Mais je m'arrête ici, car ma collègue Margot Fröhlinger vous présentera dans le détail, lors de la session de travail de l'après-midi, l'accord sur la juridiction unifiée relative aux brevets.
VIII. Conclusion
Comme je le disais en introduction, la création de l'Office européen des brevets a été une pierre angulaire de l'intégration européenne. Je suis personnellement convaincu que nous devons passer désormais à l'achèvement du système des brevets en Europe, avec un brevet unitaire et une juridiction centralisée et spécialisée en la matière. Cette étape supplémentaire rendra le système encore plus attrayant pour les déposants et aura un effet positif sur l'innovation, la croissance et la compétitivité de l'industrie européenne.

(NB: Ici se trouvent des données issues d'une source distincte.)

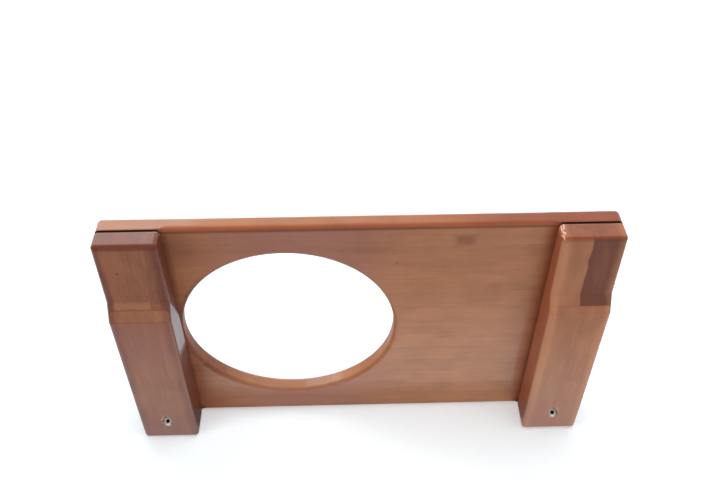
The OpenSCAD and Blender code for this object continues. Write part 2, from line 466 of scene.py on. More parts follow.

J'estime qu'il est de notre devoir de consolider le travail effectué jusqu'ici. La flexibilité manifestée sur ce dossier a été exceptionnelle, et les modules nécessaires pour un brevet supranational rentable sont en place.
Il s'agit désormais de conserver notre élan. Je suis optimiste à cet égard, et je pense que nous serons suffisamment créatifs et innovants pour mener ce processus à bon terme.
J'espère que le paquet du brevet unitaire sera adopté durant l'actuelle présidence de l'UE, détenue par Chypre. Si cela s'avère impossible, je suis sûr que la future présidence irlandaise réussira à conclure la transaction définitive. Depuis son adhésion à l'UE, l'Irlande a assumé la présidence de l'UE à six reprises.
A chaque fois, son art de la négociation et du compromis a facilité des évolutions importantes qui ont eu des effets positifs dans toute l'Europe. Je ne doute donc pas que la prochaine présidence irlandaise mettra ses compétences à profit, soit pour faire adopter le paquet définitif, soit, si c'est déjà chose faite, pour faire progresser le processus de ratification et le travail préparatoire à la juridiction unifiée des brevets, en vue de la rendre opérationnelle en 2014.
En tout état de cause, l'OEB est préparé à l'avenir et prêt à assumer son rôle dans un système de brevets européen parachevé et redéfini, au service de l'innovation en Europe.
Je vous remercie, Mesdames et Messieurs, de votre aimable attention.